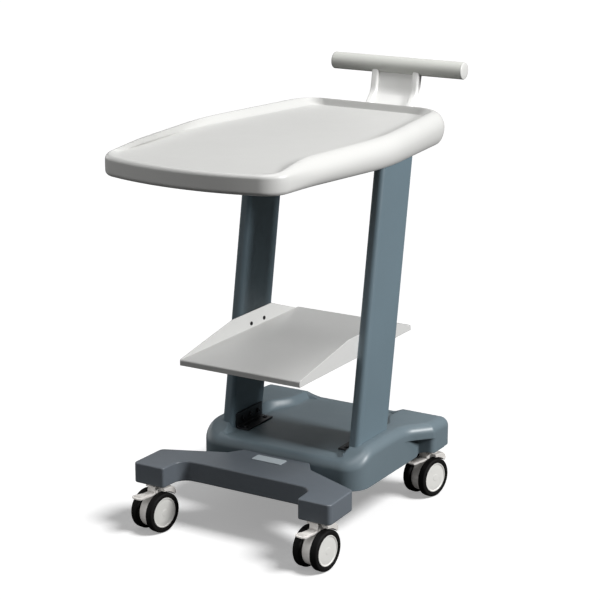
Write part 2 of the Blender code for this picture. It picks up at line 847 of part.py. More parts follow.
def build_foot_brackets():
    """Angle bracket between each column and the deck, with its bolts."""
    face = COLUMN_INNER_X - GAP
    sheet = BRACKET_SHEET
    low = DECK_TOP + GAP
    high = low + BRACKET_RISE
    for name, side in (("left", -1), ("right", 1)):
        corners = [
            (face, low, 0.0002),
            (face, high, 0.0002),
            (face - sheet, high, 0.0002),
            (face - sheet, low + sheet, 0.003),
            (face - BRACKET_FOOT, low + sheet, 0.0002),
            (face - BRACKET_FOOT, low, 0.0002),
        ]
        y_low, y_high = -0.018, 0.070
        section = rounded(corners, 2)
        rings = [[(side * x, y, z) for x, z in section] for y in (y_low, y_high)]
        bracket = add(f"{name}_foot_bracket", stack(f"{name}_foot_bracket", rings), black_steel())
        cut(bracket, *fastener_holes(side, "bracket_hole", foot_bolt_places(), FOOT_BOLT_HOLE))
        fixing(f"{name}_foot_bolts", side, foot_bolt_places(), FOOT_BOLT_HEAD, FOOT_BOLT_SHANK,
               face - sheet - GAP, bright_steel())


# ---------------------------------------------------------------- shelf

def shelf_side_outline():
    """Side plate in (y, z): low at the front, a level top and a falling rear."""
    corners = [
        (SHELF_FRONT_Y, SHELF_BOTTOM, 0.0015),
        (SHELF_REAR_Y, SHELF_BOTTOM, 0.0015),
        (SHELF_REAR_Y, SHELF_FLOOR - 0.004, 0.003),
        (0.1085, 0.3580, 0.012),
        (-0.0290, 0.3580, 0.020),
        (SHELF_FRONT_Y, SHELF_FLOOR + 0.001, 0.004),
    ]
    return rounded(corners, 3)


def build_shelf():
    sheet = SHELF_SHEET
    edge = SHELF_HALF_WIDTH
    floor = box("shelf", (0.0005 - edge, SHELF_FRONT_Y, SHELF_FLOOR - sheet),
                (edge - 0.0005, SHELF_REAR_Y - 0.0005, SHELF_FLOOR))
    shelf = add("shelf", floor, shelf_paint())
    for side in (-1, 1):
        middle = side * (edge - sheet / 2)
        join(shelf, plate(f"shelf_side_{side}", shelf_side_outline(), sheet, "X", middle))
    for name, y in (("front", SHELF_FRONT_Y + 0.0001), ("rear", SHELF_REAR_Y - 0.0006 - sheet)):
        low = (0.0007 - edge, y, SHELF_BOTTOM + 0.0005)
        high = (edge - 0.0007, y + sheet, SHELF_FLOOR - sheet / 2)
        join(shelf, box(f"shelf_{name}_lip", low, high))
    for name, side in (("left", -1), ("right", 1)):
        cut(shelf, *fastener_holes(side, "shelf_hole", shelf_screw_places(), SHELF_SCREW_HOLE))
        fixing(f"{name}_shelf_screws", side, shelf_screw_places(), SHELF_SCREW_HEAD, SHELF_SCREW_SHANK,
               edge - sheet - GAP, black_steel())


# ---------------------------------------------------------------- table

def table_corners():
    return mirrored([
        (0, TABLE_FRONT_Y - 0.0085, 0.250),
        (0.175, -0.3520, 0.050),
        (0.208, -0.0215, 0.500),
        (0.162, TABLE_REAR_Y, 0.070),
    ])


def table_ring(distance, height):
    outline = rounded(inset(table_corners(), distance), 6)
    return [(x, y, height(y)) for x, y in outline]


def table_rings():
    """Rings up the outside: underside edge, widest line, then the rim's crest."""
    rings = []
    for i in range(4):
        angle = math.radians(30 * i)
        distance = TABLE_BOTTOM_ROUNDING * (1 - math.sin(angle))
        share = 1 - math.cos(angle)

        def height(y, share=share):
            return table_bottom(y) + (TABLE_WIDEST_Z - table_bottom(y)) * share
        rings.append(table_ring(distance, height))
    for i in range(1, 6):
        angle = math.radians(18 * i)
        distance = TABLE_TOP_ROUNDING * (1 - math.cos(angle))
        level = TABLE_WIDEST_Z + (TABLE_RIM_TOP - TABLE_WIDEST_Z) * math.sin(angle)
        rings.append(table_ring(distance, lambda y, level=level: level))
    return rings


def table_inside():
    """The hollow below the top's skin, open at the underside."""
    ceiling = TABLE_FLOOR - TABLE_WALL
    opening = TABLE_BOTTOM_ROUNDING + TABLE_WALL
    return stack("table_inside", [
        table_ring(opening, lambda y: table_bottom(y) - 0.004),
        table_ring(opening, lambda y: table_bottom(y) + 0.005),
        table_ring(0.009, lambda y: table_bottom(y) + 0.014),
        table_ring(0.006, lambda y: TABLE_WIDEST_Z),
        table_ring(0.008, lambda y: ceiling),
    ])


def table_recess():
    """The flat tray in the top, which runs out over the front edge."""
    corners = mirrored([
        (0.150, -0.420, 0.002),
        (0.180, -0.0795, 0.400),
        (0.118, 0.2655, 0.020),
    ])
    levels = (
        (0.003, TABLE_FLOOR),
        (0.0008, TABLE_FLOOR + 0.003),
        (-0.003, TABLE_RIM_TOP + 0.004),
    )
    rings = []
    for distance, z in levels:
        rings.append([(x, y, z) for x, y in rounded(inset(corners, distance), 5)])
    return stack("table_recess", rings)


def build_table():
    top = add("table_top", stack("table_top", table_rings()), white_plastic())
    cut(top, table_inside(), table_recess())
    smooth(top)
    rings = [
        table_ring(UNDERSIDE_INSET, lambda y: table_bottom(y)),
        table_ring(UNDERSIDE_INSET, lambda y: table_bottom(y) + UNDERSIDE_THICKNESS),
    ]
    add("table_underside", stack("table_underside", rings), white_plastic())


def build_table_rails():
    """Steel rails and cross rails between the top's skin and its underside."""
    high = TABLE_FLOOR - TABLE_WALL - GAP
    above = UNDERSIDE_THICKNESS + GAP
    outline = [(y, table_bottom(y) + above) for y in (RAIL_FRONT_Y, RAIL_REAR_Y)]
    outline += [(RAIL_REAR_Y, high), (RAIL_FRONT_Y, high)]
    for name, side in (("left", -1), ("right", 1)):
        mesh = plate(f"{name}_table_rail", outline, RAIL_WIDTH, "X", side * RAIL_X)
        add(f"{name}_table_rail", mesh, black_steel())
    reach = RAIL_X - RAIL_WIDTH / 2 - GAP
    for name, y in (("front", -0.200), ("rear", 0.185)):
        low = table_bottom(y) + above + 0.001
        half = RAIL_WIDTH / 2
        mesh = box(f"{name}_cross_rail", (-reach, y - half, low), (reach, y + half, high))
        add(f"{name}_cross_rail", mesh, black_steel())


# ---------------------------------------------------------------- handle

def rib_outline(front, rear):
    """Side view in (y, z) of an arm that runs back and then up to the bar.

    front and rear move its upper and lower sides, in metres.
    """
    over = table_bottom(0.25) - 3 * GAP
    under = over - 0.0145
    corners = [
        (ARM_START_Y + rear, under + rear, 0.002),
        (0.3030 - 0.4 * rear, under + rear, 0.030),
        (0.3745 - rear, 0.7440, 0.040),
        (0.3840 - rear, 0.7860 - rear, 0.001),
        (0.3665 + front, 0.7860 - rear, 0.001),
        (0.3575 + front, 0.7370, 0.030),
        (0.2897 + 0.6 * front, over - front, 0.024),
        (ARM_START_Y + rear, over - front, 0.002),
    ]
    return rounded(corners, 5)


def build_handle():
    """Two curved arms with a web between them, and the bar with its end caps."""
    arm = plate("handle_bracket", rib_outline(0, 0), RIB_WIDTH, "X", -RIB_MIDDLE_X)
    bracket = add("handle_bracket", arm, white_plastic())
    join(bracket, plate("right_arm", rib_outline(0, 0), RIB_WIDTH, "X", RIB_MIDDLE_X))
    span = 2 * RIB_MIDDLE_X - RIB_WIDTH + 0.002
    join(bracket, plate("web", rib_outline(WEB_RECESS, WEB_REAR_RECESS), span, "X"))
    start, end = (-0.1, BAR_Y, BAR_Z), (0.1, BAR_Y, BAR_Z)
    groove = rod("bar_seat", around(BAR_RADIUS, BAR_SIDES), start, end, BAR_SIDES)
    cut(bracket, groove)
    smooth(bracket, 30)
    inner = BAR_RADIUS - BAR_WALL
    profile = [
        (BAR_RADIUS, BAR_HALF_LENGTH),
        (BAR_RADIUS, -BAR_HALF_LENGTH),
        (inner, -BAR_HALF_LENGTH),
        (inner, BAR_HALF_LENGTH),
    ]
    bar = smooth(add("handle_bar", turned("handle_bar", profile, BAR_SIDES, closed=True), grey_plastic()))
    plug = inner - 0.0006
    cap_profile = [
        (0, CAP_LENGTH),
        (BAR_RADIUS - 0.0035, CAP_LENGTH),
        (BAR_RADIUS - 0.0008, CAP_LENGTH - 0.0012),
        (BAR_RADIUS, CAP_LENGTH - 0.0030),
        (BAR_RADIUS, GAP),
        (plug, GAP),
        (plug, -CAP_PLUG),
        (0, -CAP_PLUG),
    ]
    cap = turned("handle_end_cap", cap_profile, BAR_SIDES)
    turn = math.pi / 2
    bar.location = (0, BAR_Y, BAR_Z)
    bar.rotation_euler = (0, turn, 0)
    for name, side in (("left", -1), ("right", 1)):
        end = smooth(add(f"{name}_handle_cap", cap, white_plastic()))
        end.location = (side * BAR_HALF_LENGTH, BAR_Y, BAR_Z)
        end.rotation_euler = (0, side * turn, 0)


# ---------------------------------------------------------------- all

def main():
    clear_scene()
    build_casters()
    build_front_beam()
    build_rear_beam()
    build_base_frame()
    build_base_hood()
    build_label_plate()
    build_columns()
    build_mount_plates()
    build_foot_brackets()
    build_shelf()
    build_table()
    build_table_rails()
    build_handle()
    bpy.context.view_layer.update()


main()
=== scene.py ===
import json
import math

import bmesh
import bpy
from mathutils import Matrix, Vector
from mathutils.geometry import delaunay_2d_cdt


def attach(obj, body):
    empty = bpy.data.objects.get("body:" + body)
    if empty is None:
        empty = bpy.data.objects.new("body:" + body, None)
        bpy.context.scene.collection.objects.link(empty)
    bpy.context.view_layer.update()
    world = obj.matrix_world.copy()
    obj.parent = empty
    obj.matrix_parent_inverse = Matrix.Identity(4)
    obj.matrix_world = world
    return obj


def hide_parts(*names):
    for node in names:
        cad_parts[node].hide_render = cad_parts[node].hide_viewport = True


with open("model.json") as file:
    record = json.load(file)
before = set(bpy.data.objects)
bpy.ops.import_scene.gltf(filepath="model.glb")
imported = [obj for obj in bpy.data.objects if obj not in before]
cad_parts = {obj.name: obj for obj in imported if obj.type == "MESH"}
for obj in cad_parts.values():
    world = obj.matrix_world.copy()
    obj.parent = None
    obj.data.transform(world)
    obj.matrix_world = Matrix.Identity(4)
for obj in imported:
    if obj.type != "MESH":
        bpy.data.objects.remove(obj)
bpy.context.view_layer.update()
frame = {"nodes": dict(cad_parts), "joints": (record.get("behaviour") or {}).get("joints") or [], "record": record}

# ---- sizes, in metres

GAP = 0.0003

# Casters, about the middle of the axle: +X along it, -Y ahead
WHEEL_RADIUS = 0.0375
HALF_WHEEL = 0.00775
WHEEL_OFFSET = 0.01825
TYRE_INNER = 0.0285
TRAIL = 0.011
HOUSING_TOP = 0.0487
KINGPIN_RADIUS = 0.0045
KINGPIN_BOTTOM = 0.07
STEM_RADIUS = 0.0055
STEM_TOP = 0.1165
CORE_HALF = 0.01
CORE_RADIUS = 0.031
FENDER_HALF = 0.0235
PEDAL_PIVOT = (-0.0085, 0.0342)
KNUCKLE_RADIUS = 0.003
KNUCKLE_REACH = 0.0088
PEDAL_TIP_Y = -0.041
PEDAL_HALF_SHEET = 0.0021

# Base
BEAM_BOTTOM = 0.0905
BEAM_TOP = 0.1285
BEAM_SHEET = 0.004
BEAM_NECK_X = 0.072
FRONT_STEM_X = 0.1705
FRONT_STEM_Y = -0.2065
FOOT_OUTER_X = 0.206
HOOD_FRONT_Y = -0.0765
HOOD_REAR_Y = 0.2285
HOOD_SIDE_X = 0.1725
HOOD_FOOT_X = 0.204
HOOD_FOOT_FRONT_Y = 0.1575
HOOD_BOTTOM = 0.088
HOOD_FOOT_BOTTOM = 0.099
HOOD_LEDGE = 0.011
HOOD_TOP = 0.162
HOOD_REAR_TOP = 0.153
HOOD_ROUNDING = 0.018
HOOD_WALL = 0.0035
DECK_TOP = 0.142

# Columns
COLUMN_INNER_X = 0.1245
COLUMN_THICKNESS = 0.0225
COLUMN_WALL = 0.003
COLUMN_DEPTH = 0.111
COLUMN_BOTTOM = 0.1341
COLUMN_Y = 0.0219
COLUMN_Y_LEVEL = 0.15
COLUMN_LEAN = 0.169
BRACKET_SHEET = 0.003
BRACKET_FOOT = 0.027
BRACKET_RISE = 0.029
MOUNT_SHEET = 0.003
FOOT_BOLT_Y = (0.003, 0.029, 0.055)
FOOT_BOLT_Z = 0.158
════
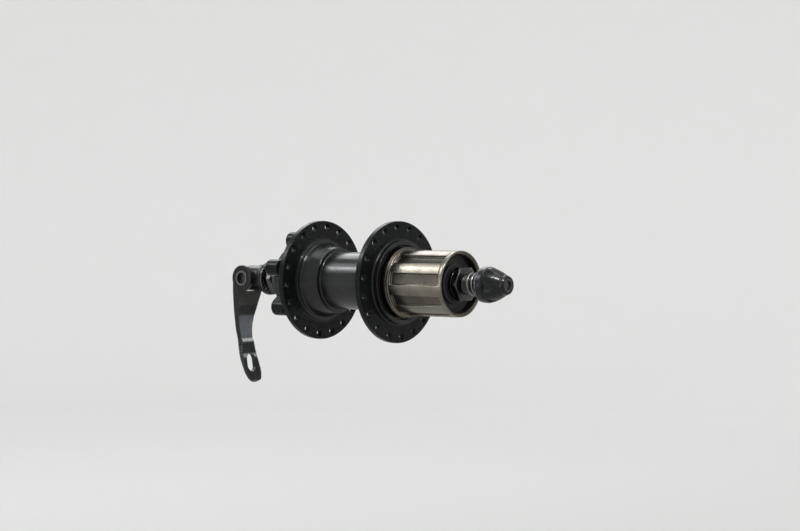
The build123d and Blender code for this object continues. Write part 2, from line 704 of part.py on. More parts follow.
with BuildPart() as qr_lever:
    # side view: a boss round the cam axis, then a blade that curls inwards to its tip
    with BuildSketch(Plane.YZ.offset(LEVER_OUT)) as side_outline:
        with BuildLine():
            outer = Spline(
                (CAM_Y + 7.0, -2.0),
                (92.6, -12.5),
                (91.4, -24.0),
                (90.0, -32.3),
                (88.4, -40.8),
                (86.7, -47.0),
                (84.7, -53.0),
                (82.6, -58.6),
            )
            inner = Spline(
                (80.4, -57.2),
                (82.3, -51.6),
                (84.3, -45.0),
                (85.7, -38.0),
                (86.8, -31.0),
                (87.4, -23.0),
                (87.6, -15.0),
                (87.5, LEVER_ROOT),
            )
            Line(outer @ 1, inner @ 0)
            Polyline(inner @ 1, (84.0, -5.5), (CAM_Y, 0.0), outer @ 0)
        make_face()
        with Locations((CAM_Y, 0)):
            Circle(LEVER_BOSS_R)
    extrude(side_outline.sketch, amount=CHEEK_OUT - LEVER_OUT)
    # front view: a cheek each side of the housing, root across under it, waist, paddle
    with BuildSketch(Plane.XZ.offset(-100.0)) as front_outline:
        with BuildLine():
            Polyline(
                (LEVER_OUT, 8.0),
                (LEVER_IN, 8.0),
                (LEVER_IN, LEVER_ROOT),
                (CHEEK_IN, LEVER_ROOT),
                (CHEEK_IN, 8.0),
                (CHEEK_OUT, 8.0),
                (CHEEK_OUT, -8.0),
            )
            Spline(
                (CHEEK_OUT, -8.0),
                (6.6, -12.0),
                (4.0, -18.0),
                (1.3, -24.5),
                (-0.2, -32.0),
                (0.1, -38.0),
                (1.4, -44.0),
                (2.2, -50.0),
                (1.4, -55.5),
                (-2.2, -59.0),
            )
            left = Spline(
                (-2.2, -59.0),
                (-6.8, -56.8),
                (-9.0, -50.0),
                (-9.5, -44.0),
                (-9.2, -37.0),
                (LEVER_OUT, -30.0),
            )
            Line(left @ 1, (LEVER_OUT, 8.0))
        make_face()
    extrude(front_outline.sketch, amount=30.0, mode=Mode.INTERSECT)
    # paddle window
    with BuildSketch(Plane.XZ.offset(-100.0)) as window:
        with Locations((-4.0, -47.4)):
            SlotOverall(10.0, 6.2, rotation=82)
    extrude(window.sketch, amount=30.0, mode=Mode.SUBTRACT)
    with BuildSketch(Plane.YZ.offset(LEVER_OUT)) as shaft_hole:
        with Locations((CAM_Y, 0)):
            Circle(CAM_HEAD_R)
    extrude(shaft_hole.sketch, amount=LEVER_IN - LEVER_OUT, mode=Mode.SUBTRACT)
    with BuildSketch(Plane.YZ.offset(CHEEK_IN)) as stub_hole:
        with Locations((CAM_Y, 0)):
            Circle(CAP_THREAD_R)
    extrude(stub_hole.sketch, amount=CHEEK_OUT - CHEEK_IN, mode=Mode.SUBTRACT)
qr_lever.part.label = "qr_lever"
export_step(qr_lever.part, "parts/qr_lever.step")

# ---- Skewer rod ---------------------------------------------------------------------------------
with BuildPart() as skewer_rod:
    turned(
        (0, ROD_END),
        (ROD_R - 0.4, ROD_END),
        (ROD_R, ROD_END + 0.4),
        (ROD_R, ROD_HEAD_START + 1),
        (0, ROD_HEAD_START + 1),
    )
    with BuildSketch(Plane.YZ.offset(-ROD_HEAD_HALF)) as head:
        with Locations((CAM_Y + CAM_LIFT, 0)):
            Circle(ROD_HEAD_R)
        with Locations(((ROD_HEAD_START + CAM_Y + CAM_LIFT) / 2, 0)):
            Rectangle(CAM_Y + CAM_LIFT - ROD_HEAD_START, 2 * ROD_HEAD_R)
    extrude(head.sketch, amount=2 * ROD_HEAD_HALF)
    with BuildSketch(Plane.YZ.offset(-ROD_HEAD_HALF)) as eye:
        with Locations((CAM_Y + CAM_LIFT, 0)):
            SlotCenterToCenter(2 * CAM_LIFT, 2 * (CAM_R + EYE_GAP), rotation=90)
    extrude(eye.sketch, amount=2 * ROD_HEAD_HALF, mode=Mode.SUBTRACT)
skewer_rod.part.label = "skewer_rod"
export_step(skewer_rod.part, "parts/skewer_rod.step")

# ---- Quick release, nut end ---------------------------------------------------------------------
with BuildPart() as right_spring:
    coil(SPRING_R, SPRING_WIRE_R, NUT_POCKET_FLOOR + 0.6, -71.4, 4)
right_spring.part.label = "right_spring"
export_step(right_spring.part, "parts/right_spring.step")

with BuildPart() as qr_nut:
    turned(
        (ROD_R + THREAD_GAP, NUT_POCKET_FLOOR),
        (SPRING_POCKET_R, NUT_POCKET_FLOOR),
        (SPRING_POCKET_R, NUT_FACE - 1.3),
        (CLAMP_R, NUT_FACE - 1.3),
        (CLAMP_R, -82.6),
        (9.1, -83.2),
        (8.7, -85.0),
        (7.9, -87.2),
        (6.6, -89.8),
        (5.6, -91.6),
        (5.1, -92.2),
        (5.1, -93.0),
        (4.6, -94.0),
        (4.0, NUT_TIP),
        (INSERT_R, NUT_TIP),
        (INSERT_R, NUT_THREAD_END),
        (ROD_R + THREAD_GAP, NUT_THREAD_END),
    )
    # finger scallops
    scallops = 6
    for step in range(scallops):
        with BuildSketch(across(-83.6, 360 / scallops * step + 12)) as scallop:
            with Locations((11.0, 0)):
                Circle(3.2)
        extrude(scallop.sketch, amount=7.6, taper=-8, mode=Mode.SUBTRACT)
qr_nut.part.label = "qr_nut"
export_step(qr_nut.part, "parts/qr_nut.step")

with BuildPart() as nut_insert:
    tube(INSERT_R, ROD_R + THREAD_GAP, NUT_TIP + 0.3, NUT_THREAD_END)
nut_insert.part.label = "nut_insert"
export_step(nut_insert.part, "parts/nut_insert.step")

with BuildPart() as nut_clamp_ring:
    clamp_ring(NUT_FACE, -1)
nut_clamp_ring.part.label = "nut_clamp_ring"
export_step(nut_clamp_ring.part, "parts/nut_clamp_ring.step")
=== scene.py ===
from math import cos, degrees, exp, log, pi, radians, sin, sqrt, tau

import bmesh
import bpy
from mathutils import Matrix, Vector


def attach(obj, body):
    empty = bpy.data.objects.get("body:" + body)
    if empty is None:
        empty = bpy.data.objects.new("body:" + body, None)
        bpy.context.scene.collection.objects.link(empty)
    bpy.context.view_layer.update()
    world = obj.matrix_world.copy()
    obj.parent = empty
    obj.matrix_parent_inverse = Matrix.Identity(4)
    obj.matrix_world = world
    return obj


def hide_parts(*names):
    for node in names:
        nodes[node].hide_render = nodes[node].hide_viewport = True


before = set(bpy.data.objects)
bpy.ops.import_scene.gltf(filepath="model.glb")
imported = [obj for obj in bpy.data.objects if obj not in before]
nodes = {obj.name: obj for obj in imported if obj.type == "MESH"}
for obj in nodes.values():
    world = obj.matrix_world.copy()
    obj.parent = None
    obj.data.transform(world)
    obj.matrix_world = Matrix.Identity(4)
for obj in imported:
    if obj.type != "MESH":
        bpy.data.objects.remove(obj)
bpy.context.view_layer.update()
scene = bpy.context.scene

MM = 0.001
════
[AIM OF THE EXERCISE]: Reproduce only the lines from the one containing "build_rear_beam()" through the one containing "cad_parts[node].hide_render = cad_parts[node].hide_viewport", inclusive of both.

[RESULT FOR THIS TASK]:
    build_rear_beam()
    build_base_frame()
    build_base_hood()
    build_label_plate()
    build_columns()
    build_mount_plates()
    build_foot_brackets()
    build_shelf()
    build_table()
    build_table_rails()
    build_handle()
    bpy.context.view_layer.update()


main()
=== scene.py ===
import json
import math

import bmesh
import bpy
from mathutils import Matrix, Vector
from mathutils.geometry import delaunay_2d_cdt


def attach(obj, body):
    empty = bpy.data.objects.get("body:" + body)
    if empty is None:
        empty = bpy.data.objects.new("body:" + body, None)
        bpy.context.scene.collection.objects.link(empty)
    bpy.context.view_layer.update()
    world = obj.matrix_world.copy()
    obj.parent = empty
    obj.matrix_parent_inverse = Matrix.Identity(4)
    obj.matrix_world = world
    return obj


def hide_parts(*names):
    for node in names:
        cad_parts[node].hide_render = cad_parts[node].hide_viewport = True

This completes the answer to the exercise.